Brief:
Both end lines count: copy exactly from the line that contains "down on its lower bearing face" to the line that contains "obj.data.transform(world)", and only those lines.

┏━━

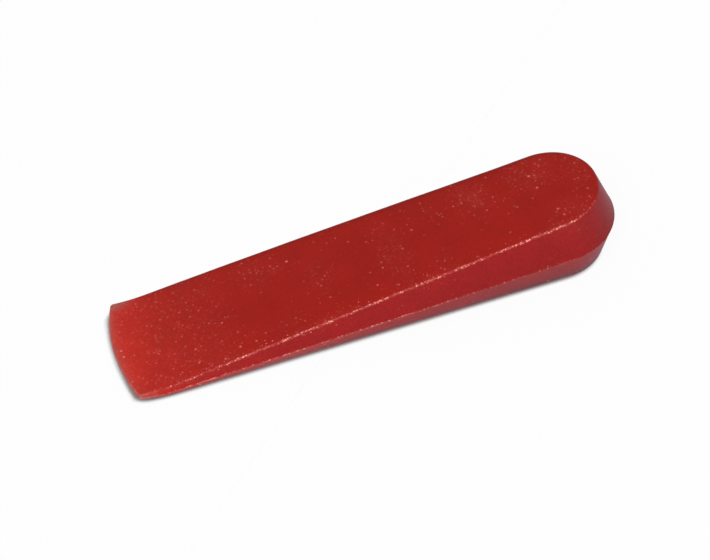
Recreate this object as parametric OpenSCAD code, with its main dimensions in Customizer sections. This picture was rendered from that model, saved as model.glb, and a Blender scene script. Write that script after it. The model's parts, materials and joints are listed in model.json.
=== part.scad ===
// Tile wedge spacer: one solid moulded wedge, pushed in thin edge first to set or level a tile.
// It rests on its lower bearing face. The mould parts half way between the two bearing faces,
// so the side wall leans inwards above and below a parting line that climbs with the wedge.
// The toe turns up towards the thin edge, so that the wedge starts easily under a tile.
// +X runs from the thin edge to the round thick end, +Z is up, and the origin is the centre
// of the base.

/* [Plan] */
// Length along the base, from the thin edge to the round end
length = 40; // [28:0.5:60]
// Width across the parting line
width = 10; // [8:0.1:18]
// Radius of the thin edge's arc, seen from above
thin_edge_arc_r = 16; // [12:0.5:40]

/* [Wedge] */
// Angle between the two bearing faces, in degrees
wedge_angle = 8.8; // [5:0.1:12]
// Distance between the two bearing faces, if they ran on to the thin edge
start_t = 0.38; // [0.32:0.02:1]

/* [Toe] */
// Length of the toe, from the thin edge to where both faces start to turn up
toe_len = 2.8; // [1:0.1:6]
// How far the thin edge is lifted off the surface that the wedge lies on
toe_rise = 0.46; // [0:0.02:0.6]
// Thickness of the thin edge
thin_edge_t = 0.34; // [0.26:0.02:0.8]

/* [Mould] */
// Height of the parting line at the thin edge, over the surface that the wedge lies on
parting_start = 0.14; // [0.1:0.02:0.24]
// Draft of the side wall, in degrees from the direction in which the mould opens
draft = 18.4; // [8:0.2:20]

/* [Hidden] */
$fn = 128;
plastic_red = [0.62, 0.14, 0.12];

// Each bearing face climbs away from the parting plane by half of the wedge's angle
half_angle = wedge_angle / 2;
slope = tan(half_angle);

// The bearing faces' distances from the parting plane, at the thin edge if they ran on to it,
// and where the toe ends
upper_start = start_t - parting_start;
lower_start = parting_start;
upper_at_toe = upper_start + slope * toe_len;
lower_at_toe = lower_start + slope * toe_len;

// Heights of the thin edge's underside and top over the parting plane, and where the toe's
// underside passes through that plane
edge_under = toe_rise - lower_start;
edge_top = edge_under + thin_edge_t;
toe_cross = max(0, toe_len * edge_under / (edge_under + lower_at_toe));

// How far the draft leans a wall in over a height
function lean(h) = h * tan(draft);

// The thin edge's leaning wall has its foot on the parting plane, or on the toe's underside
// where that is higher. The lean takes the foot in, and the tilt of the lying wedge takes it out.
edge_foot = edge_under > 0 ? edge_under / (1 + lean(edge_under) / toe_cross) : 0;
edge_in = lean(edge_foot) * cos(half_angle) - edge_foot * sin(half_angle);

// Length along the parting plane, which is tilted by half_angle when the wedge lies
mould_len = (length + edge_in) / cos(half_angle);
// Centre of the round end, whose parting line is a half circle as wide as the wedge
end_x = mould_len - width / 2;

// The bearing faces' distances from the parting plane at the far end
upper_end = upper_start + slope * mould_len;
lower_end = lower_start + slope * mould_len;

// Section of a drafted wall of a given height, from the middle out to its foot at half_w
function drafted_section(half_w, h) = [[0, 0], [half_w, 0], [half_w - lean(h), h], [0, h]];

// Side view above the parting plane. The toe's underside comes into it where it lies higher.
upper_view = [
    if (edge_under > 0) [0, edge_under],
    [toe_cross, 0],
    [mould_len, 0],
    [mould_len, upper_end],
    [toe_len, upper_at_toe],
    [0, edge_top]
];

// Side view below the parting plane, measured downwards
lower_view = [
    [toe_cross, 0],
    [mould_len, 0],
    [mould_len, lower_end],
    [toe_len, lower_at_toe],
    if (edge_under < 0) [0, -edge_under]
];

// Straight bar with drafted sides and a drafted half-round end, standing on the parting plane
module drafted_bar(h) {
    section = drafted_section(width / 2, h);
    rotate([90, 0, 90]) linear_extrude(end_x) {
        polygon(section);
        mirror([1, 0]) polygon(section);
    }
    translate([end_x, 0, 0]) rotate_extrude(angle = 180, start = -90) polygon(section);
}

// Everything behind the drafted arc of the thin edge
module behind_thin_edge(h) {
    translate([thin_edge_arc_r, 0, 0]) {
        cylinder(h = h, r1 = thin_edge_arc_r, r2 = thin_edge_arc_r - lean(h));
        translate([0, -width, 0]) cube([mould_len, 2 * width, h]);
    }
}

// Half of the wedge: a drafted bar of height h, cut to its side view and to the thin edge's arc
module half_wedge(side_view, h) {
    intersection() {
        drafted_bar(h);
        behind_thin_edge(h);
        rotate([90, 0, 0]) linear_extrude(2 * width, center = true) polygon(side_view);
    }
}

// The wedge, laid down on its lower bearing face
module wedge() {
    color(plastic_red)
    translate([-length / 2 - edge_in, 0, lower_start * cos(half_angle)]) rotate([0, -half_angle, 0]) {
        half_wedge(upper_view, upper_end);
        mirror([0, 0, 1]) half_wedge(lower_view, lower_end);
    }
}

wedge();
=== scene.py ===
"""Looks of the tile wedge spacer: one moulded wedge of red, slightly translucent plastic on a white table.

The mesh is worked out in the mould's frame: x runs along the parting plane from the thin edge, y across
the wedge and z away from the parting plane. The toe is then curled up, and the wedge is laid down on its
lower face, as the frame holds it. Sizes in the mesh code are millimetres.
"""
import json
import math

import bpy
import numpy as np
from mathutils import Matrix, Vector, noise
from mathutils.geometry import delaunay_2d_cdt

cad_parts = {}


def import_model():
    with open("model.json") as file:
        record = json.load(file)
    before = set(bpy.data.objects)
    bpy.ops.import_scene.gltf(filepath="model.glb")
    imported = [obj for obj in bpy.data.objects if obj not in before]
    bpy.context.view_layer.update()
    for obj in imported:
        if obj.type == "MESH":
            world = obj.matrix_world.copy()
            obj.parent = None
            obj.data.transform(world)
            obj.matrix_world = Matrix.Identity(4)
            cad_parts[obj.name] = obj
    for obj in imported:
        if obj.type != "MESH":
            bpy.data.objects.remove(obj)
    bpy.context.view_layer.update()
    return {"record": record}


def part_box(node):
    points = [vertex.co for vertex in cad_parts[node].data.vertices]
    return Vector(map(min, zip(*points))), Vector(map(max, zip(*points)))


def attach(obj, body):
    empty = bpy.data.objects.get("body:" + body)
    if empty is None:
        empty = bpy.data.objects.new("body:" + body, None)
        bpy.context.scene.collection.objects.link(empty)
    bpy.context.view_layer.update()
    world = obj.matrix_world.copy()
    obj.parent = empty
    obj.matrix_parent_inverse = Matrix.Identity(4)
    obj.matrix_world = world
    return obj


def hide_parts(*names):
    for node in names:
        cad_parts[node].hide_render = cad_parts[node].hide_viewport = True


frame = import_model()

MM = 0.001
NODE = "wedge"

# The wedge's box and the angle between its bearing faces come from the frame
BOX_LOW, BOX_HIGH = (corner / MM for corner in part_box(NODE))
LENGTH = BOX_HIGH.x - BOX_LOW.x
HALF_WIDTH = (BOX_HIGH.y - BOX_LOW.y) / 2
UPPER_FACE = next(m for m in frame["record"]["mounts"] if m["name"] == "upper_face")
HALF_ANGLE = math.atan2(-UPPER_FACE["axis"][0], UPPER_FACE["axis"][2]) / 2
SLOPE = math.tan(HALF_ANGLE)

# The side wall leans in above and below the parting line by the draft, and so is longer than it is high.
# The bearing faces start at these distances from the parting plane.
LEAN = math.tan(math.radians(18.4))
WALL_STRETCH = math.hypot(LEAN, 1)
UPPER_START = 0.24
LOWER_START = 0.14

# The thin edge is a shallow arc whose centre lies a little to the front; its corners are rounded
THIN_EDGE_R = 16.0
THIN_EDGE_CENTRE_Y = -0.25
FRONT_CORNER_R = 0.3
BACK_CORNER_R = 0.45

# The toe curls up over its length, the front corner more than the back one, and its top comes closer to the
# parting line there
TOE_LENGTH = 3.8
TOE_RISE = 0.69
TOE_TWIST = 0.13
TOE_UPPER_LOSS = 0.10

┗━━

Expected answer:
// The wedge, laid down on its lower bearing face
module wedge() {
    color(plastic_red)
    translate([-length / 2 - edge_in, 0, lower_start * cos(half_angle)]) rotate([0, -half_angle, 0]) {
        half_wedge(upper_view, upper_end);
        mirror([0, 0, 1]) half_wedge(lower_view, lower_end);
    }
}

wedge();
=== scene.py ===
"""Looks of the tile wedge spacer: one moulded wedge of red, slightly translucent plastic on a white table.

The mesh is worked out in the mould's frame: x runs along the parting plane from the thin edge, y across
the wedge and z away from the parting plane. The toe is then curled up, and the wedge is laid down on its
lower face, as the frame holds it. Sizes in the mesh code are millimetres.
"""
import json
import math

import bpy
import numpy as np
from mathutils import Matrix, Vector, noise
from mathutils.geometry import delaunay_2d_cdt

cad_parts = {}


def import_model():
    with open("model.json") as file:
        record = json.load(file)
    before = set(bpy.data.objects)
    bpy.ops.import_scene.gltf(filepath="model.glb")
    imported = [obj for obj in bpy.data.objects if obj not in before]
    bpy.context.view_layer.update()
    for obj in imported:
        if obj.type == "MESH":
            world = obj.matrix_world.copy()
            obj.parent = None
            obj.data.transform(world)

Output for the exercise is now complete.